De même, les crédits affectés à la continuité territoriale et à l'Agence de l'outre-mer pour la mobilité (Ladom) ne semblent pas être à la hauteur des engagements pris à l'occasion du comité interministériel des outre-mer (Ciom) de juillet 2023, et de la réforme engagée à l'occasion du PLF pour 2024. Aussi, la commission a adopté, sur proposition de la rapporteure, un amendement visant à maintenir un haut niveau d'intervention de l'État en 2025, pour lutter contre le risque d'une assignation géographique des français ultramarins. Il en va du respect de la parole donnée et du lien de confiance entre les territoires ultramarins et l'État.
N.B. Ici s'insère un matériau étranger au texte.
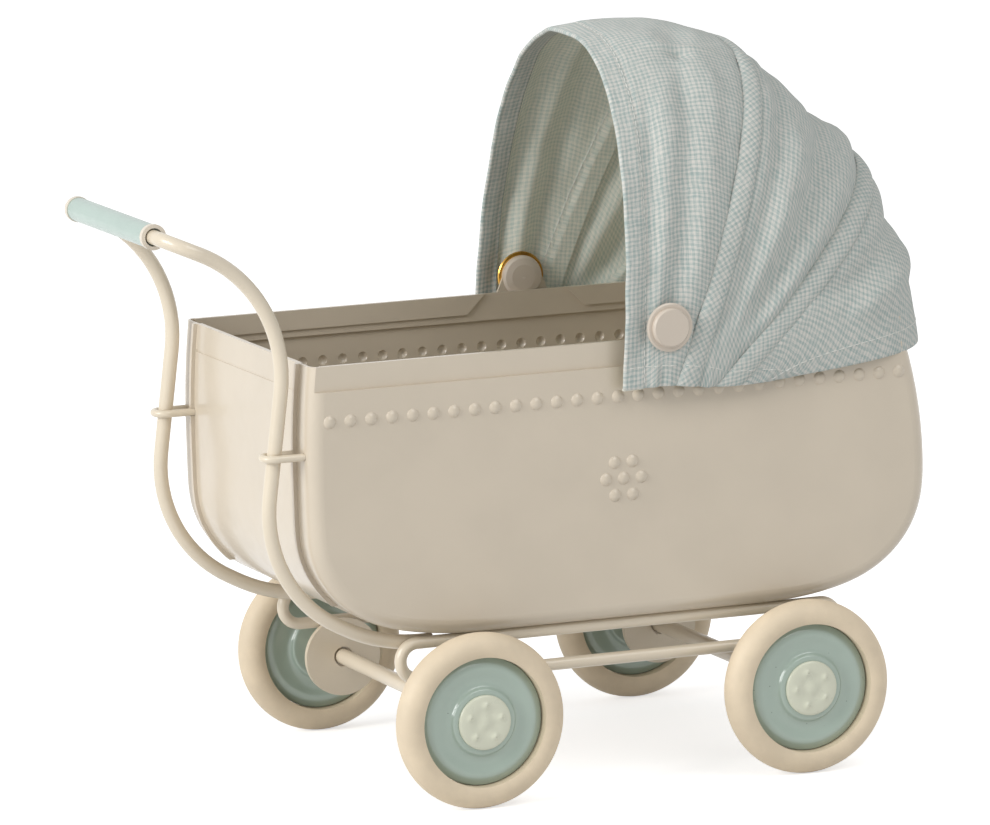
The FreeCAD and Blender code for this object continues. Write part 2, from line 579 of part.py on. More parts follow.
def footprint(z, half_width, back_x, power):
    """A level outline of the skirt, open end at the front closed by a straight line."""
    front_x = -FAR / 4
    points = []
    straight_x = PIVOT_X
    for step in range(OUTLINE_STEPS + 1):
        turn = math.pi / 2 * (step / OUTLINE_STEPS)
        x = straight_x + (back_x - straight_x) * math.sin(turn) ** (2 / power)
        y = half_width * math.cos(turn) ** (2 / power)
        points.append((x, y))
    ring = points + [(x, -y) for x, y in reversed(points[:-1])]
    curve = spline([vec(x, y, z) for x, y in ring], vec(1, 0, 0), vec(-1, 0, 0))
    lid = Part.makePolygon([vec(straight_x, -half_width, z), vec(front_x, -half_width, z),
                            vec(front_x, half_width, z), vec(straight_x, half_width, z)])
    return Part.Wire([curve] + lid.Edges)


def skirt_block(inset):
    """The solid volume of the fixed back of the canopy, hem to the height of its top edge."""
    reach = gore_reach(2) + CLOTH + LAYER_STEP
    wires = []
    for rise in SKIRT_RISES:
        share = max(rise, 0.0) / SKIRT_RISES[-1]
        dome = math.sqrt(reach ** 2 - max(rise, 0.0) ** 2) + PIVOT_X
        back_x = max(dome, SKIRT_BACK_X) if rise < SKIRT_STRAIGHT_RISE else dome
        power = SKIRT_LOW_POWER + (SKIRT_TOP_POWER - SKIRT_LOW_POWER) * share
        wires.append(footprint(PIVOT_Z + rise, SKIRT_HALF_WIDTH - inset, back_x - inset, power))
    return Part.makeLoft(wires, True, False)


def canopy_skirt():
    """The fixed back of the canopy, down over the tub's end, with an ear round each snap cap."""
    shell = skirt_block(0).cut(skirt_block(CLOTH))
    shell = shell.cut(box(-FAR, SKIRT_FRONT_X, -FAR, FAR, 0, FAR))
    shell = shell.cut(box(-FAR, FAR, -FAR, FAR, 0, SKIRT_HEM_Z))
    ahead = box(-FAR, PIVOT_X, -FAR, FAR, PIVOT_Z, FAR)
    above = box(PIVOT_X, FAR, -FAR, FAR, PIVOT_Z, FAR)
    above.rotate(vec(PIVOT_X, 0, PIVOT_Z), ALONG_Y, -SKIRT_TOP_ANGLE)
    ears = rod_y(SKIRT_HUB_RADIUS, PIVOT_X, PIVOT_Z, -FAR, FAR)
    shell = shell.cut(ahead.fuse(above).cut(ears))
    return shell.cut(rod_y(CAP_FLANGE_RADIUS + PRESS_GAP, PIVOT_X, PIVOT_Z, -FAR, FAR))


# ---------------------------------------------------------------- assembly

def seat(gore_shape, bow_shape):
    """The gore with its bow's channel cut away, so that the bow lies in its edge."""
    return gore_shape.cut(bow_shape)


nodes = {}


def pair(name, left_shape):
    nodes[name + "_left"] = left_shape
    nodes[name + "_right"] = mirrored(left_shape)


pair("side_panel", side_panel())
nodes["tub_wrap"] = tub_wrap()
nodes["handle_frame"] = handle_frame()
pair("frame_clip", frame_clip())
pair("side_loop", side_loop())
for end, axle_x in (("front", WHEELBASE / 2), ("rear", -WHEELBASE / 2)):
    pair("hanger_plate_" + end, hanger_plate(axle_x))
    nodes["axle_" + end] = axle(axle_x)
    pair("axle_spacer_" + end, spacer(axle_x))
    pair("tyre_" + end, tyre(axle_x))
    pair("outer_disc_" + end, disc(axle_x, 1))
    pair("inner_disc_" + end, disc(axle_x, -1))
    pair("hub_cap_" + end, hub_cap(axle_x))
nodes["grip_sleeve"] = grip_sleeve()
pair("grip_ring", grip_ring())
pair("snap_stud", snap_stud())
pair("snap_ring", snap_ring())
pair("snap_cap", snap_cap())

nodes["lead_bow"] = bow(0, LEAD_ANGLE)
nodes["middle_bow"] = bow(1, MIDDLE_ANGLE)
nodes["back_bow"] = bow(2, BACK_ANGLE)
nodes["lead_gore"] = seat(gore(0, MIDDLE_ANGLE - GORE_LAP, LEAD_ANGLE), nodes["lead_bow"])
nodes["middle_gore"] = seat(gore(1, BACK_ANGLE - GORE_LAP, MIDDLE_ANGLE), nodes["middle_bow"])
nodes["back_gore"] = seat(gore(2, BACK_GORE_LOW_ANGLE, BACK_ANGLE), nodes["back_bow"])
nodes["canopy_skirt"] = canopy_skirt()

bounds = Part.makeCompound(list(nodes.values())).optimalBoundingBox(False, False)
shift = vec(-(bounds.XMin + bounds.XMax) / 2, -(bounds.YMin + bounds.YMax) / 2, -bounds.ZMin)
for name, shape in nodes.items():
    shape.translate(shift)
    if len(shape.Solids) != 1:
        print("not one solid:", name, len(shape.Solids))
    if not shape.isValid():
        print("not valid:", name)
    shape.exportStep("parts/" + name + ".step")
print(len(nodes), "parts, size", bounds.XLength, bounds.YLength, bounds.ZLength)
print("moved by", shift.x, shift.y, shift.z)
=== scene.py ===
"""Looks of a doll pram: enamelled metal tub, rod handle, four wheels and a folding fabric hood.

The scene is in metres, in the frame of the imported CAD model. Shapes are written in millimetres and scaled
once when their meshes are made. The hood's sections are measured from the joint that its bows turn about.
"""
import json
import math

import bpy
import numpy as np
from mathutils import Matrix, Vector, noise


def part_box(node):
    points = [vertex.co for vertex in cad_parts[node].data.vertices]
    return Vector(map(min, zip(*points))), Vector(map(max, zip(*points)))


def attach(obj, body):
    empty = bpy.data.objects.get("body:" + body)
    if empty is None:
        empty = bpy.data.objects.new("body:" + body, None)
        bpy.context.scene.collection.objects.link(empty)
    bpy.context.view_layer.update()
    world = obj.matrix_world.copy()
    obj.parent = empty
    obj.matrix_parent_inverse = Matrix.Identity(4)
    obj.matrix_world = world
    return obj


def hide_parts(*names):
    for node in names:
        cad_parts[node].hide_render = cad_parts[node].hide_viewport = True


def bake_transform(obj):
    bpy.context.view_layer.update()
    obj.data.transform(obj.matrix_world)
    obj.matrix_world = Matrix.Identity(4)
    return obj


MM = 0.001
SIDES = {"left": 1, "right": -1}
ENDS = ("front", "rear")

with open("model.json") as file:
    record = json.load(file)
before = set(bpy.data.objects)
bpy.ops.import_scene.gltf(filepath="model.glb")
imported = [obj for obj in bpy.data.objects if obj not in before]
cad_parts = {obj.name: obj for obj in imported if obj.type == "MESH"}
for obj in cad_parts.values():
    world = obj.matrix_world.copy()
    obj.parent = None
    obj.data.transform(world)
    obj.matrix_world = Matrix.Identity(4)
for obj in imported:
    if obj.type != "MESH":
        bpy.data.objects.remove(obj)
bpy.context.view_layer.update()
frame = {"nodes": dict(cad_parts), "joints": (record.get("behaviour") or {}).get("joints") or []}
nodes = frame["nodes"]
joints = {joint["name"]: joint for joint in frame["joints"]}


# ---------------------------------------------------------------- node graph helpers

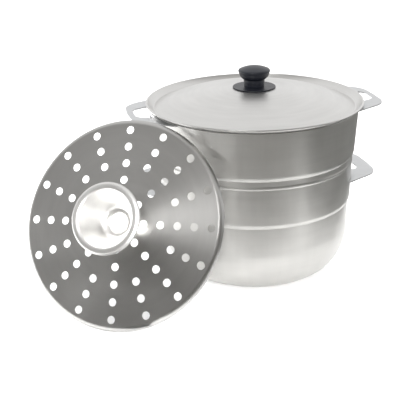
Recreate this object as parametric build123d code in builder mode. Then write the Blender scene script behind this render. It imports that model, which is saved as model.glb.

Enfin, souhaitant approfondir la problématique du logement, et à la veille du déploiement d'un troisième plan logement outre-mer (Plom), la rapporteure a salué le travail mené sur la question du marquage « régions ultrapériphériques » (RUP), tout en appelant à la poursuite des efforts autant en matière d'adaptation des normes que de production et de réhabilitation de logements. Elle a également voulu mettre l'accent sur l'accroissement des interventions d'acteurs désormais importants pour le logement en outre-mer, à l'instar de l'Agence nationale de l'habitat (Anah), de l'Agence nationale pour la rénovation urbaine (Anru) ou encore d'Action logement.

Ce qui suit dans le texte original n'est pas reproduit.